A team at the University of Hawaii at Hilo is closing in on the final stages of data collection for a three-year study investigating the effects of deployment on military families.

Recruiting participants for the ‘Ohana Heroes project has been a surprising challenge to researchers, but UH-Hilo principal investigator Charmaine Higa-McMillan, an associate professor of psychology, said she hopes to wrap gathering data in the next six months.

“We are moving right along,” she said.

Funded by a $2.7 million grant from the U.S. Department of Defense, the study includes three sites: UH-Hilo, the University of Houston, and the University of Central Florida.

UH-Hilo received $584,356 of the total grant package. Its efforts involve families on Hawaii Island and Oahu.

Each university team looks at three control groups in addition to the main military family. They also are studying military families with no deployed parent, civilian families with two parents at home, and civilian families going through a recent separation or divorce.

At the Houston and Orlando sites, a fifth group was added to investigate effects of deployment on non-military families.
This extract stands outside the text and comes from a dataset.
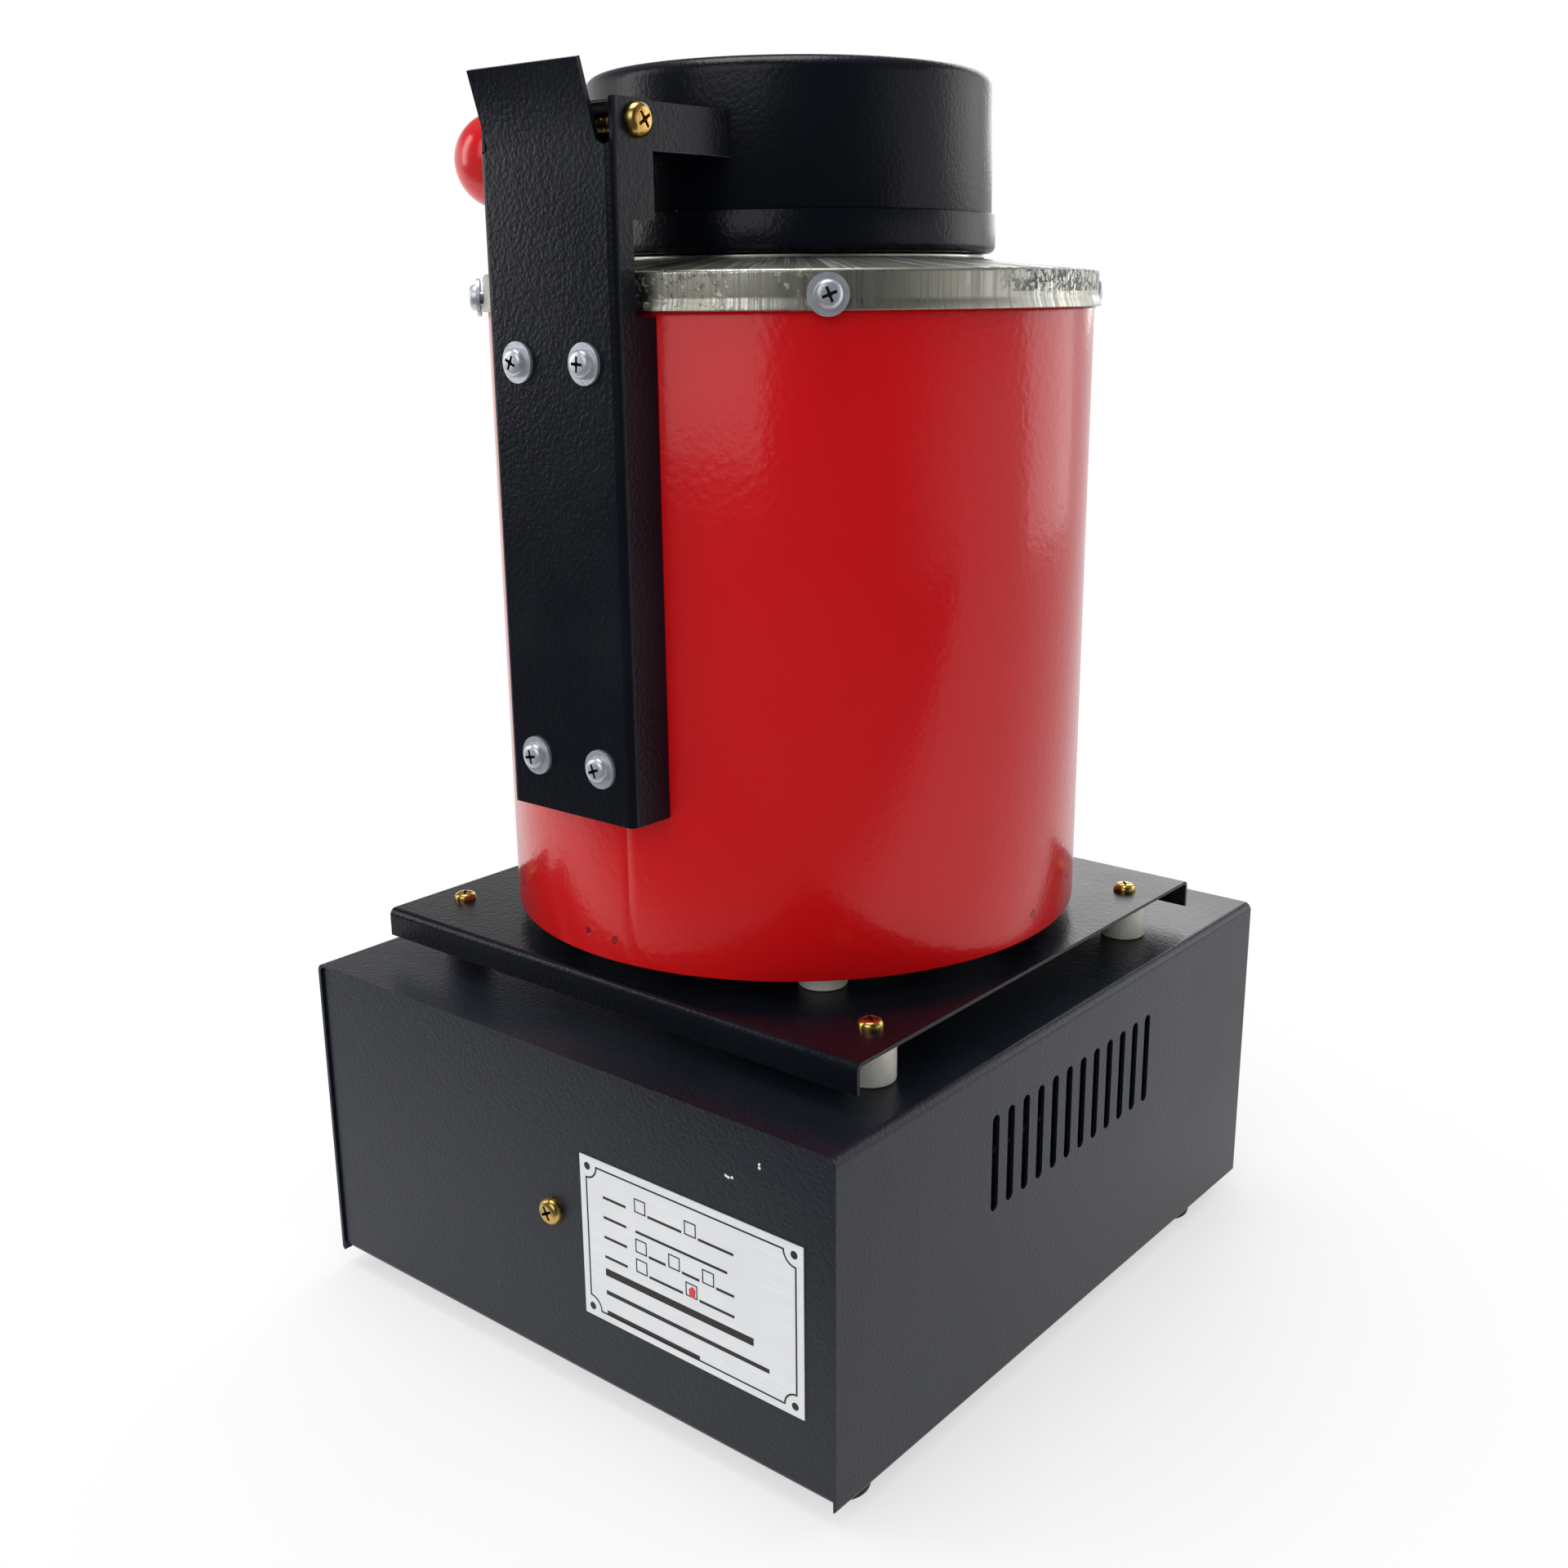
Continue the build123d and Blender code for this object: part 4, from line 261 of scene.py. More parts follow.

In Houston, for example, parents who work for oil companies deploy to oil rigs for extended periods.

“We decided not to do that here because we didn’t think we have enough access to (that group),” Higa-McMillan said.

Though it was easy to find participants for the non-deployed military family group, Higa-McMillan said it was far more difficult to finding civilian families going through separation or divorce.

“We’re still trying to figure out how to reach those families, since it’s a sensitive time,” she said. “We certainly want to respect the challenges they’re going through.”

She said the group is looking for 30 more participants from that group, and 17 from the deployed military families group.

Researchers were initially interested in establishing prevention and intervention programs for military spouses and children, who can experience significant degrees of stress when a family member deploys.

The Department of Defense sought more evidence of how this stress manifested before it created new programs.

“There had been some studies, but they hadn’t been well-controlled,” said Higa-McMillan. “If we better understand the needs, we can tailor the intervention (programs).”

The research team begins with a diagnostic interview, and then tracks biological changes in stress levels.

Participants wear a motion-tracking wristwatch to determine how sleep patterns might change during deployment. Sleep quality tends to be diminished when a person is stressed.

Higa-McMillan said some teenage participants were less enthusiastic about wearing the wristwatch, since it was designed with science, not fashion, in mind.

Families with children age 7 to 17 were invited to participate.

In addition to sleep activity, cortisol levels are measured via saliva samples, which are sent to Houston’s labs to be analyzed. Higher levels of the hormone indicate higher stress levels.

“It is a lot of variables,” Higa-McMillan said.

Because of the uneven sample sizes, the universities haven’t begun to analyze or make comparisons in the data sets.

Though the grant runs through 2016, Higa-McMillan said results may be delayed because of Houston and Orlando’s new study group.

“The more numbers we have, the better we’re able to look at all these little things,” she said.